Aquilina Celia Casañas Howell (May 3, 1917 – January 13, 2000) was the first woman to serve as Assistant Superintendent of Leon County Schools, serving from 1981 until her retirement in 1985. Howell is credited as the driving force behind the peaceful desegregation of Tallahassee's public schools, using her consensus building skills to unite disparate groups.

==Early life and education==
Aquilina Casañas was the eldest of four children born to Aurelio and Madeline Taylor Casañas, who resided at 442 West Georgia Street in Tallahassee, Florida. Her birth home, the Lewis and Lucretia Taylor House has been placed on the National Register of Historic Places.

She received her formal education in the public schools of Leon County, earning a BA Degree from Florida Agricultural and Mechanical University in 1938, and an MEd Degree from New York University in 1956. She completed further study at Boston University and the University of Chicago.

Casañas married Samuel Felton Howell on December 20, 1941. Their children were Carmen Felton Howell Ferguson, and the late Sonya Lena Howell Bradford (died 2014).

==Career==
Aquilina Howell's career as a social studies, Spanish, and English teacher, guidance counselor, educational supervisor and administrator spanned over forty-three years where she provided outstanding leadership and guidance to students, teachers, and administrators. She settled disputes among school administrators, advised civic leaders, and negotiated with angry parents who did not want their children to attend a Black school, ultimately guiding the Tallahassee community through the often thorny path of school integration in the 1960s and 1970s. At her retirement, she held the honor of being the first female ever to be appointed to Assistant Superintendent in the Leon County School District.

==Legacy and honors==
In appreciation for her resourcefulness in the school district and community at large, the Leon County School Board named and dedicated the Aquilina C. Howell Instructional Services Center in her honor on November 28, 1995.
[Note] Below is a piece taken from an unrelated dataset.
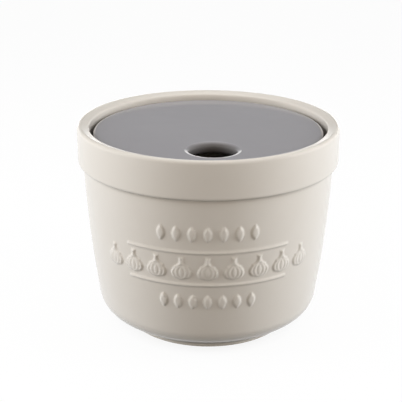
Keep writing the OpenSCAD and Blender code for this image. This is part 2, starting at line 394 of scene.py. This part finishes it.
# Strength of a bump and its height in metres
WAVES_BUMP = (0.12, 0.0012)
PINHOLES_BUMP = (0.04, 0.0002)

# The cream glaze breaks paler over the relief: how much, from which share of the relief's height,
# and over what share more
RELIEF_PALE = linear(238, 233, 225)
RELIEF_BREAK = 0.3
RELIEF_BREAK_FROM = 0.6
RELIEF_BREAK_OVER = 0.5
# It is darker round the relief's foot, where the relief reaches this share of its height
DARKER_AND_SHADE = linear(150, 141, 126)
RELIEF_FOOT_DARK = 0.15
RELIEF_FOOT_AT = 0.12
# Painted shade darkens it under the collar and above the foot: how much, and over what height
COLLAR_SHADE = 0.4
COLLAR_SHADE_H = 2.5
ABOVE_FOOT_SHADE = 0.1
ABOVE_FOOT_SHADE_H = 3.5
# Shade beside the lid, which deepens from the lid's top down and reaches a little over the ledge
SHADE = linear(48, 44, 39)
SEAT_SHADE = 0.9
SEAT_SHADE_H = 3.0
SEAT_SHADE_IN = 1.0
# Shade under the heel, which deepens downwards from its height
HEEL_SHADE = 0.35
HEEL_SHADE_Z = 9.3
HEEL_SHADE_H = 1.8
# Shade on the foot's side, which deepens upwards from its height
FOOT_SHADE = 0.6
FOOT_SHADE_Z = 1.2
FOOT_SHADE_H = 1.2
# Where the foot's side ends and the heel's underside begins, out from the foot
FOOT_SKIN = 0.5

# Each pair below gives where a look starts or ends and where it is full or gone.
# A painted highlight lies on the lid's edge as a pale line, at both sides and mostly behind the
# middle. A line's place is given by where it starts, is full, starts to fade and ends, all measured
# outwards from a radius
EDGE_HIGHLIGHT = linear(238, 235, 232)
EDGE_HIGHLIGHT_SHARE = 0.75
EDGE_LINE = (-1.5, -1.1, -0.4, -0.1)
EDGE_SIDE_X = (0.6 * LID_R, 0.85 * LID_R)
EDGE_BACK_Y = (-12.0, 0.0)
# Painted shade darkens the lid's side below its rounded edge
SIDE_SHADE = linear(52, 50, 48)
SIDE_SHADE_R = (LID_R - 0.2, LID_R - 0.1)
SIDE_SHADE_Z = (LID_TOP_Z - 2.5 * LID_EDGE_R, LID_TOP_Z - LID_EDGE_R)
# Painted shade darkens the finger hole, and more deep down
HOLE_SHADE_SHARE = 0.9
HOLE_SHADE = (linear(112, 109, 107), linear(30, 27, 25))
HOLE_SHADE_R = (HOLE_R + 0.1 * HOLE_EDGE_R, HOLE_R + 0.8 * HOLE_EDGE_R)
HOLE_SHADE_Z = (LID_TOP_Z - 5.0, LID_TOP_Z - 1.8)
# A painted highlight, a pale ring, lies round the front half of the finger hole
RING_R = HOLE_R + HOLE_EDGE_R
RING_HIGHLIGHT = linear(248, 246, 244)
RING_HIGHLIGHT_SHARE = 0.85
RING_LINE = (-1.0, -0.5, 0.1, 0.4)
RING_FRONT_Y = (HOLE_PLACE[1] - 0.25 * RING_R, HOLE_PLACE[1])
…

Additionally, Howell, along with three other devoted citizens of the Tallahassee community, was honored in the naming of the Carter-Howell-Strong Park on February 20, 1993, where she was known for her leadership, commitment, and service to her birthplace, affectionately known as Frenchtown. On December 11, 2009, Aquilina Howell Street was dedicated to her memory.

==Death==
Howell died on January 13, 2000, at Tallahassee Memorial Healthcare after an extended illness, which began with a stroke in 1995. She was 82.